Performance tuning tips

  • Use multiple NICs and MPIO to increase throughput and resilience.
  • Enable jumbo frames (9000 MTU) only when all network devices support them.
  • Adjust queue depths on initiator and target according to workload.
  • Ensure proper alignment and filesystem options for the storage workload (e.g., XFS, ext4 with appropriate mkfs options, or NTFS allocation unit size).
  • Use TCP segmentation offload and large receive offload features on NICs if supported and beneficial.

Common troubleshooting steps

  • Verify network reachability: ping target IP and test port 3260 with nc/telnet.
  • Check initiator logs: /var/log/messages, journalctl -u iscsid, Windows Event Viewer, or vendor logs on macOS.
  • Confirm IQN and CHAP credentials match target configuration.
  • On Linux, use iscsiadm -m node -o show to inspect node settings.
  • Check multipath status with multipath -ll or Get-MPIOConnection on Windows.
  • If device paths change on reboot, ensure persistent login and multipath configuration are correct.
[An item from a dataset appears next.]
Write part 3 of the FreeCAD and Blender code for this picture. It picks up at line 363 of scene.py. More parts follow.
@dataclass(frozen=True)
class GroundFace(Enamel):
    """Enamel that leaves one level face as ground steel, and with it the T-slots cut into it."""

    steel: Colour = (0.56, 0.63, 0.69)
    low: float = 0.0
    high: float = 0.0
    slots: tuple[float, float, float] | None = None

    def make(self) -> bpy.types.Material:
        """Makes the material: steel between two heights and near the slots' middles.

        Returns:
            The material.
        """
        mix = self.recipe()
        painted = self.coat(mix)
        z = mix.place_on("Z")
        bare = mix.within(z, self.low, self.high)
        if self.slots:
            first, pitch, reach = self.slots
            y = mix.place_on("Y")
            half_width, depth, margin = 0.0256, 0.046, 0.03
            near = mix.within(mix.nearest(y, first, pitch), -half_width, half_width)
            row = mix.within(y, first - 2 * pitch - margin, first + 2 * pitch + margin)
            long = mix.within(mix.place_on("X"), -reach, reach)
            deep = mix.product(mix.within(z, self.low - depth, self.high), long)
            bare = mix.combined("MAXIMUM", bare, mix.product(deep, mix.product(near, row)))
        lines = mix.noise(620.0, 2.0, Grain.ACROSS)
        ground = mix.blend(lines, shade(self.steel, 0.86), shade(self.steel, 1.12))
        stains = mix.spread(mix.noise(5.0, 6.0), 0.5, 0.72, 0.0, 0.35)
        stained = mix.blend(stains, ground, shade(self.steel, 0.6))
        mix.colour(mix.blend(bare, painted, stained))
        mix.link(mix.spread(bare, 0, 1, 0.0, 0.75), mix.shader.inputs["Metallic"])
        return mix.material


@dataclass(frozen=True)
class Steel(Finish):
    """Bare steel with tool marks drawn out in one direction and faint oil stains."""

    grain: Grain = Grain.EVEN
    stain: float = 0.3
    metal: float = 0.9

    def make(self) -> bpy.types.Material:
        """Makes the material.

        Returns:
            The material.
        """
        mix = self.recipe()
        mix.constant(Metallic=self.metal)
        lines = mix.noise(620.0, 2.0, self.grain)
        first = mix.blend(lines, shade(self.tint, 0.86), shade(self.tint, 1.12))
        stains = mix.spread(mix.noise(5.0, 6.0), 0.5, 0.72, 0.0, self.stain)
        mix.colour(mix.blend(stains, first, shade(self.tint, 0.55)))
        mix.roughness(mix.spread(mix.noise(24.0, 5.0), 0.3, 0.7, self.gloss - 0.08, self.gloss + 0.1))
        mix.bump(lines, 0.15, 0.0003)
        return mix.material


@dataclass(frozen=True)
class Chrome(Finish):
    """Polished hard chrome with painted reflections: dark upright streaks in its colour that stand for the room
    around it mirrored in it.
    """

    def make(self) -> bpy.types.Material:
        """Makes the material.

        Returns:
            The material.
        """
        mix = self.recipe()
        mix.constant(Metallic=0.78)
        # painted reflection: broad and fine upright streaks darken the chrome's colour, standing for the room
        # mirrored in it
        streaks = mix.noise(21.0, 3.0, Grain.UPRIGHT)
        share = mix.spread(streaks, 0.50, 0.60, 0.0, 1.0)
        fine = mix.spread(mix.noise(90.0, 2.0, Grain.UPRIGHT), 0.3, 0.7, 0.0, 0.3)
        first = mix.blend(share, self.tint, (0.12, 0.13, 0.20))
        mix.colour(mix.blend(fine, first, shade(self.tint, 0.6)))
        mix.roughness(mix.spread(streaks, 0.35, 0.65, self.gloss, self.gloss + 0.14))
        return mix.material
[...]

Example: Quick Linux end-to-end

  1. Install:
    
    sudo apt install open-iscsi multipath-tools sudo systemctl enable --now iscsid multipathd 
  2. Set initiator name in /etc/iscsi/initiatorname.iscsi if needed.
  3. Discover:
    
    sudo iscsiadm -m discovery -t sendtargets -p 10.0.0.10 
  4. Configure CHAP (if required) and login:
    
    sudo iscsiadm -m node -T iqn.target.name -p 10.0.0.10 --op=update -n node.session.auth.authmethod -v CHAP sudo iscsiadm -m node -T iqn.target.name -p 10.0.0.10 --op=update -n node.session.auth.username -v user sudo iscsiadm -m node -T iqn.target.name -p 10.0.0.10 -l 
  5. Verify block device with lsblk, then format/mount or add to LVM.

Conclusion

Installing and configuring a software iSCSI initiator involves planning the network and security, installing the appropriate initiator software, discovering and logging into targets, and optionally configuring multipathing and filesystems. With correct network isolation, authentication, and multipathing, software initiators provide a flexible and cost-effective way to access shared block storage over IP networks.